El Cuarto Congreso, en gran medida, desarrolló a un nivel superior varios de los problemas que se habían tratado en el Tercer Congreso y que solo se habían zanjado formalmente.
La adquisición del concepto de “frente único”, y luego en el Cuarto Congreso el comienzo de la discusión sobre la necesidad de que los partidos comunistas adoptaran un programa transicional, superador de la vieja división entre programa mínimo y máximo, implicó una verdadera “traducción” del bolchevismo a las condiciones de lucha de los trabajadores en sociedades con instituciones democráticas más desarrolladas. Mediante esta adquisición teórica, los comunistas podían salir de la trampa de quedar condenados solo a la propaganda y/o la espera pasiva hasta que llegara la revolución, o a la tentación blanquista o anarquizante de resumir toda la política a “pelear hasta las demandas parciales con los métodos de la guerra civil”.

Epílogo de la etapa revolucionaria

El punto de inflexión que clausura toda esta rica etapa de una gran escuela internacional de lo mejor de un marxismo “de combate”, sobreviene con la derrota de la revolución alemana de 1923 y la primera derrota de la Oposición de Izquierda de Trotsky que se forma ese mismo año.
A partir de entonces, las lecciones de los cuatro primeros congresos de la III Internacional empiezan a ser tiradas por la borda, abandonadas y remplazadas por un crudo empirismo propio de una burocracia estalinista cada vez menos preocupada por la revolución internacional y más por su propia sobrevivencia como casta privilegiada separada de los trabajadores. En 1924, con el Quinto Congreso de la IC, comienza otra etapa. Las ideas de Lenin (muerto a comienzo de ese año) y de aquellos primeros cinco años, vuelven a ser patrimonio de una minoría que pelea completamente a contracorriente, y que finalmente en 1938, funda la IV Internacional.

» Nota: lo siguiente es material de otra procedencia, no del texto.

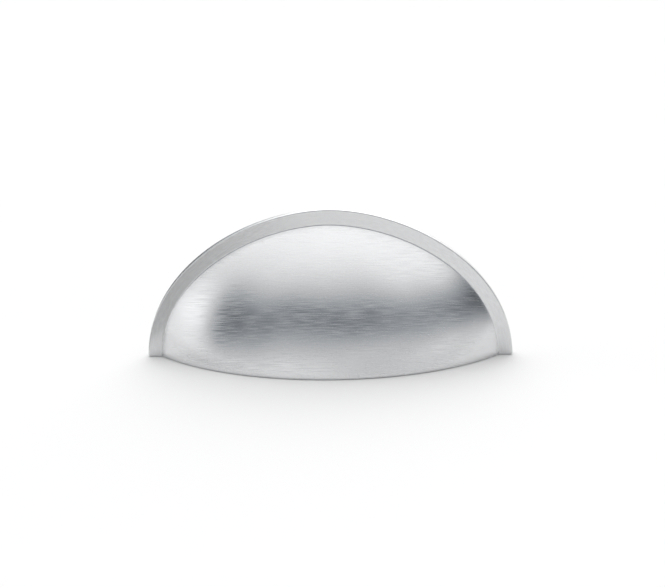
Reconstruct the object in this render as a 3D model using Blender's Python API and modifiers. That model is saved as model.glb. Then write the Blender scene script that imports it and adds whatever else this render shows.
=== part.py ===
# Cup pull: a half-moon drawer handle cast in one piece.
# It stands on the edge of its lip and feet, at z = 0. +X runs along the handle, and +Y is
# the back, where it meets the drawer front. All lengths are in metres.

from math import atan2, cos, hypot, pi, radians, sin, sqrt, tan

import bmesh
import bpy

MM = 0.001

# Overall form
OVERALL_LENGTH = 92.0 * MM          # across the two feet of the flange
OVERALL_HEIGHT = 37.8 * MM          # from the lip's edge to the crown of the flange
FLANGE_THICKNESS = 2.3 * MM
CUP_REACH = 21.3 * MM               # from the flange's front to the lip, before it is rounded
CUP_WALL = 2.0 * MM
FLANGE_WIDTH_AT_FEET = 3.35 * MM
FLANGE_WIDTH_AT_CROWN = 3.95 * MM

# The half-moon outline is half an ellipse with its shoulders drawn in a little
SHOULDER_DRAW = 0.05
CROWN_SOFTNESS = 0.15

# Each section of the cup is part of an ellipse round a centre far behind the flange
CENTRE_DROP = 0.25                  # of that centre below the lip, as a share of the height

# Cast edges
JUNCTION_FILLET = 0.55 * MM         # where the cup springs from the flange
LIP_ROUND = 0.55 * MM
LIP_EASE = 0.1 * MM                 # what that round takes off the cup's reach
FLANGE_FRONT_ROUND = 0.7 * MM
FLANGE_BACK_ROUND = 0.25 * MM
CAVITY_MOUTH_ROUND = 0.4 * MM

# Screw bosses behind the cup, for M4 machine screws from inside the drawer
SCREW_CENTRES = 64.0 * MM
BOSS_HEIGHT = 9.5 * MM              # of the screw axes above the standing edge
BOSS_TIP_RADIUS = 4.1 * MM
BOSS_DRAFT = radians(1.5)
BOSS_SETBACK = 0.2 * MM             # from the flange's back, so that the flange seats first
TAPPING_RADIUS = 1.65 * MM
TAPPING_DEPTH = 7.0 * MM
DRILL_POINT = radians(118.0)
BORE_CHAMFER = 0.45 * MM

# Fineness of the surfaces
STATIONS = 30                       # sections from a foot to the crown
CUP_STEPS = 12                      # along each section of the cup
ROUND_STEPS = 3                     # along each small round
TURNED_STEPS = 32                   # around a boss or a bore

# Places worked out from the sizes
BACK_Y = (FLANGE_THICKNESS + CUP_REACH - LIP_EASE) / 2
FRONT_Y = BACK_Y - FLANGE_THICKNESS
CUP_HALF_WIDTH = OVERALL_LENGTH / 2 - FLANGE_WIDTH_AT_FEET
CUP_HEIGHT = OVERALL_HEIGHT - FLANGE_WIDTH_AT_CROWN
LIP_RADIUS = (CUP_HALF_WIDTH ** 2 + CUP_REACH ** 2) / (2 * CUP_REACH)
LIP_CENTRE_BACK = LIP_RADIUS - CUP_REACH    # of the lip's arc, behind the flange's front

MERGE_DISTANCE = 0.001 * MM
OVERRUN = 2.0 * MM                  # how far a cutter runs past the face it opens


def clear_scene():
    for thing in list(bpy.data.objects):
        bpy.data.objects.remove(thing, do_unlink=True)


def make_collection(name):
    collection = bpy.data.collections.new(name)
    bpy.context.scene.collection.children.link(collection)
    return collection


def add_object(name, bm, collection):
    """Put a finished bmesh into the scene as a named object."""
    bmesh.ops.remove_doubles(bm, verts=bm.verts, dist=MERGE_DISTANCE)
    bmesh.ops.recalc_face_normals(bm, faces=bm.faces)
    mesh = bpy.data.meshes.new(name)
    bm.to_mesh(mesh)
    bm.free()
    thing = bpy.data.objects.new(name, mesh)
    collection.objects.link(thing)
    return thing


def hide_as_cutter(thing):
    thing.hide_render = True
    thing.display_type = 'WIRE'


def add_middle(collection):
    """The plane that every mirrored shape is mirrored across."""
    middle = bpy.data.objects.new("middle", None)
    collection.objects.link(middle)
    return middle


def mirror_across(middle, thing):
    mirror = thing.modifiers.new("other_half", 'MIRROR')
    mirror.mirror_object = middle
    mirror.merge_threshold = MERGE_DISTANCE


def place_on_screw_axis(thing, y):
    """Turn a shape made along +Z to run along +Y on the axis of the screw at +X."""
    thing.location = (SCREW_CENTRES / 2, y, BOSS_HEIGHT)
    thing.rotation_euler = (-pi / 2, 0.0, 0.0)


def add_boolean(thing, operation, other):
    boolean = thing.modifiers.new(other.name, 'BOOLEAN')
    boolean.operation = operation
    boolean.solver = 'EXACT'
    boolean.object = other


def outline_point(half_width, height, angle):
    """x and z of the half-moon outline. The angle is 0 at the foot and pi/2 at the crown."""
    across = cos(angle)
    softness = CROWN_SOFTNESS ** 2
    draw = ((across ** 2 + softness) / (1 + softness)) ** SHOULDER_DRAW
    return half_width * across * draw, height * sin(angle)


def cup_depth(x, inset):
    """Depth of the cup before the flange's front at a distance x from the middle.

    The lip is a circular arc in plan, and the inset moves it in by a wall."""
    radius = LIP_RADIUS - inset
    return sqrt(max(radius ** 2 - x ** 2, LIP_CENTRE_BACK ** 2)) - LIP_CENTRE_BACK


def cup_half_width(inset):
    """Half the chord of the lip's arc on the flange's front."""
    return sqrt((LIP_RADIUS - inset) ** 2 - LIP_CENTRE_BACK ** 2)


def cup_height(inset):
    """Height of the cup on the flange's front. A wall comes in there as far as at the feet."""
    return CUP_HEIGHT - (CUP_HALF_WIDTH - cup_half_width(inset))


def wall_arc(x, depth, height, lip_round, top_round):
    """Points up the cup in the plane at x, from the lip to the flange's front.

    They lie on the ellipse through both ends whose centre is behind the flange on the axis of
    the lip's arc, and they stop short of both ends by the room that the small rounds take."""
    if depth <= 0.0 or height <= 0.0:
        return [(x, FRONT_Y, 0.0)] * (CUP_STEPS + 1)
    back = LIP_CENTRE_BACK
    drop = CENTRE_DROP * height
    scale = (depth + back) ** 2 * (height + drop) ** 2 - back ** 2 * drop ** 2
    reach = sqrt(scale / ((height + drop) ** 2 - drop ** 2))
    rise = sqrt(scale / ((depth + back) ** 2 - back ** 2))
    lip_angle = atan2(drop / rise, (depth + back) / reach)
    top_angle = atan2((height + drop) / rise, back / reach)
    whole = top_angle - lip_angle
    turn = whole / hypot(depth, height)
    from_angle = lip_angle + min(turn * lip_round, 0.3 * whole)
    to_angle = top_angle - min(turn * top_round, 0.3 * whole)
    points = []
    for step in range(CUP_STEPS + 1):
        angle = from_angle + (to_angle - from_angle) * step / CUP_STEPS
        points.append((x, FRONT_Y + back - reach * cos(angle), rise * sin(angle) - drop))
    return points


def towards(start, end, distance):
    """The point at a distance from start on the way to end, no further than 45% of it."""
    length = hypot(*(b - a for a, b in zip(start, end)))
    share = 0.0 if length == 0.0 else min(distance / length, 0.45)
    return tuple(a + (b - a) * share for a, b in zip(start, end))


def soft_corner(before, corner, after):
    """A small round from one point to another, tangent to both lines through the corner."""
    points = []
    for step in range(ROUND_STEPS + 1):
        t = step / ROUND_STEPS
        points.append(tuple((1 - t) ** 2 * a + 2 * t * (1 - t) * b + t ** 2 * c
                            for a, b, c in zip(before, corner, after)))
    return points


def round_corner(previous, corner, following, radius):
    return soft_corner(towards(corner, previous, radius), corner,
                       towards(corner, following, radius))


def shell_section(angle):
    """The closed section of the casting at one station between the foot and the crown.

    It runs from the cavity's mouth out over the flange, down the outside of the cup, round
    the lip and up the inside."""
    edge_x, edge_z = outline_point(OVERALL_LENGTH / 2, OVERALL_HEIGHT, angle)
    outer_x, outer_z = outline_point(CUP_HALF_WIDTH, CUP_HEIGHT, angle)
    inner_x, inner_z = outline_point(cup_half_width(CUP_WALL), cup_height(CUP_WALL), angle)
    outer_depth = cup_depth(outer_x, 0.0)
    inner_depth = cup_depth(inner_x, CUP_WALL)

    mouth_back = (inner_x, BACK_Y, inner_z)
    edge_back = (edge_x, BACK_Y, edge_z)
    edge_front = (edge_x, FRONT_Y, edge_z)
    junction = (outer_x, FRONT_Y, outer_z)
    lip_outer = (outer_x, FRONT_Y - outer_depth, 0.0)
    lip_inner = (inner_x, FRONT_Y - inner_depth, 0.0)
    inner_top = (inner_x, FRONT_Y, inner_z)

    outer_wall = wall_arc(outer_x, outer_depth, outer_z, LIP_ROUND, JUNCTION_FILLET)
    inner_wall = wall_arc(inner_x, inner_depth, inner_z, LIP_ROUND, 0.0)
    outer_wall.reverse()

    section = []
    section += round_corner(inner_top, mouth_back, edge_back, CAVITY_MOUTH_ROUND)
    section += round_corner(mouth_back, edge_back, edge_front, FLANGE_BACK_ROUND)
    section += round_corner(edge_back, edge_front, junction, FLANGE_FRONT_ROUND)
    section += soft_corner(towards(junction, edge_front, JUNCTION_FILLET), junction,
                           outer_wall[0])
    section += outer_wall[1:-1]
    section += soft_corner(outer_wall[-1], lip_outer, towards(lip_outer, lip_inner, LIP_ROUND))
    section += soft_corner(towards(lip_inner, lip_outer, LIP_ROUND), lip_inner, inner_wall[0])
    section += inner_wall[1:]
    return section


def skin_sections(bm, sections):
    """Join closed sections of the same number of points, one to the next."""
    rings = [[bm.verts.new(point) for point in section] for section in sections]
    for ring, following in zip(rings, rings[1:]):
        for i in range(len(ring)):
            j = (i + 1) % len(ring)
            bm.faces.new((ring[i], ring[j], following[j], following[i]))
    return rings


def build_shell(collection, middle):
    """Flange and cup as one skinned surface. Half is made, and the other half mirrored."""
    bm = bmesh.new()
    angles = [pi / 2 * station / STATIONS for station in range(STATIONS + 1)]
    rings = skin_sections(bm, [shell_section(angle) for angle in angles])
    bm.faces.new(rings[0])
    shell = add_object("pull_body", bm, collection)
    mirror_across(middle, shell)
    return shell


def build_wall_core(collection, middle):
    """The space behind the middle of the cup's wall, filled up to the flange's back."""
    inset = CUP_WALL / 2
    sections = []
    for station in range(STATIONS + 1):
        x, z = outline_point(cup_half_width(inset), cup_height(inset),
                             pi / 2 * station / STATIONS)
        wall = wall_arc(x, cup_depth(x, inset), z, 0.0, 0.0)
        sections.append([(x, BACK_Y, 0.0)] + wall + [(x, BACK_Y, z)])
    bm = bmesh.new()
    skin_sections(bm, sections)
    core = add_object("wall_core", bm, collection)
    mirror_across(middle, core)
    hide_as_cutter(core)
    return core


def build_bosses(collection, middle, core):
    """Two tapered bosses that start just behind the flange's back and end in the wall."""
    length = FLANGE_THICKNESS + CUP_REACH
    bm = bmesh.new()
    bmesh.ops.create_cone(bm, cap_ends=True, segments=TURNED_STEPS, depth=length,
                          radius1=BOSS_TIP_RADIUS + tan(BOSS_DRAFT) * length,
                          radius2=BOSS_TIP_RADIUS)
    bosses = add_object("bosses", bm, collection)
    place_on_screw_axis(bosses, BACK_Y - BOSS_SETBACK - length / 2)
    mirror_across(middle, bosses)
    add_boolean(bosses, 'INTERSECT', core)
    hide_as_cutter(bosses)
    return bosses


def build_bores(collection, middle):
    """Blind tapping holes with a drill point and a chamfered mouth, as cutters."""
    mouth_radius = TAPPING_RADIUS + BORE_CHAMFER
    point_length = TAPPING_RADIUS / tan(DRILL_POINT / 2)
    profile = [(0.0, OVERRUN), (mouth_radius + OVERRUN, OVERRUN),
               (TAPPING_RADIUS, -BORE_CHAMFER), (TAPPING_RADIUS, -TAPPING_DEPTH),
               (0.0, -TAPPING_DEPTH - point_length)]
    bm = bmesh.new()
    turned = [bm.verts.new((radius, 0.0, z)) for radius, z in profile]
    for first, second in zip(turned, turned[1:]):
        bm.edges.new((first, second))
    bores = add_object("bores", bm, collection)
    screw = bores.modifiers.new("turned", 'SCREW')
    screw.steps = TURNED_STEPS
    screw.render_steps = TURNED_STEPS
    screw.use_merge_vertices = True
    screw.merge_threshold = MERGE_DISTANCE
    place_on_screw_axis(bores, BACK_Y - BOSS_SETBACK)
    mirror_across(middle, bores)
    hide_as_cutter(bores)
    return bores


def satin_chrome():
    material = bpy.data.materials.new("satin_chrome")
    material.use_nodes = True
    surface = material.node_tree.nodes["Principled BSDF"]
    surface.inputs["Base Color"].default_value = (0.62, 0.63, 0.65, 1.0)
    surface.inputs["Metallic"].default_value = 1.0
    surface.inputs["Roughness"].default_value = 0.32
    return material


def main():
    clear_scene()
    parts = make_collection("cup_pull")
    cutters = make_collection("cutters")
    middle = add_middle(cutters)
    body = build_shell(parts, middle)
    bosses = build_bosses(cutters, middle, build_wall_core(cutters, middle))
    add_boolean(body, 'UNION', bosses)
    add_boolean(body, 'DIFFERENCE', build_bores(cutters, middle))
    body.data.materials.append(satin_chrome())
    body.data.shade_smooth()
    body.data.set_sharp_from_angle(angle=radians(35))


main()
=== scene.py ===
from math import cos, pi, radians, sin, sqrt, tan

import bmesh
import bpy
import numpy as np
from mathutils import Matrix, Vector


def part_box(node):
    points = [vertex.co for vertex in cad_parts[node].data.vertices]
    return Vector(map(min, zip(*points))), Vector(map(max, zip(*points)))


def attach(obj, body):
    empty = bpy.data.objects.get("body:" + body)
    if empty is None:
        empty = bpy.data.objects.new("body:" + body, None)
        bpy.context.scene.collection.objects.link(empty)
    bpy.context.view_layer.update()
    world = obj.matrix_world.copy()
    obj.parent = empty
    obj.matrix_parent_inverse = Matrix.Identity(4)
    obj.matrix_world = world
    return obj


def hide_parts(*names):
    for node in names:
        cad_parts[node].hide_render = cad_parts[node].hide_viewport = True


# The look of a half-moon cup pull in satin chrome, standing on its open lower edge on a pale
# studio floor. Lengths are in metres. +X runs along the pull and +Y out of its back.

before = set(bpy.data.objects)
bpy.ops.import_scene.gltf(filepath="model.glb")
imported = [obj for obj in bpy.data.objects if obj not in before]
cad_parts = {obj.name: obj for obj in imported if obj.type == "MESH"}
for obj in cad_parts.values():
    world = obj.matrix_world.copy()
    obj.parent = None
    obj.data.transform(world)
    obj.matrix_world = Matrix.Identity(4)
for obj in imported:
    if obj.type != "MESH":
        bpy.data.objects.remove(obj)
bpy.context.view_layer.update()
bodyLow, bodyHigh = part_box("pull_body")
print("stage 1: frame loaded")


# Helpers for curves and surfaces, all on whole arrays

def outline(halfWidth, height, angle):
    # Half an ellipse with its shoulders drawn in: z is height * sin(angle), and x is
    # halfWidth * c * ((c^2 + e^2) / (1 + e^2))^draw, with c = cos(angle), e the softness
    c = np.cos(angle)
    softness = casting["crownSoftness"] ** 2
    draw = ((c ** 2 + softness) / (1 + softness)) ** casting["shoulderDraw"]
    return halfWidth * c * draw, height * np.sin(angle)


def pointsOf(x, y, z):
    return np.stack(np.broadcast_arrays(x, y, z), -1).astype(float)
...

Conocer la experiencia de los primeros años de la Internacional Comunista es un antídoto fundamental contra cierto “espíritu de época” actual, propio de algunas modas como las corrientes llamadas “posmarxistas”, que menosprecian los debates estratégicos fundacionales de la Internacional Comunista, pero recaen más bien en una nostalgia de la política de los partidos “eurocomunistas” (los neorreformismos en decadencia estilo Podemos o Syriza en Europa) o, como en la actualidad ocurre con un sector de la corriente de los “socialistas democráticos” (DSA) de EE. UU., en un “redescubrimiento” de la socialdemocracia de izquierda al estilo de Kautsky. Volver a poner en pie un nuevo estado mayor de la revolución socialista internacional, continuando la tradición de los primeros años de la Tercera y luego de la Cuarta Internacional es una tarea pendiente a la que apostamos.

Como lectura de referencia en castellano, recomendamos al respecto Los primeros 5 años de la Internacional Comunista, de León Trotsky y, en inglés, los nueve volúmenes publicados por John Riddell.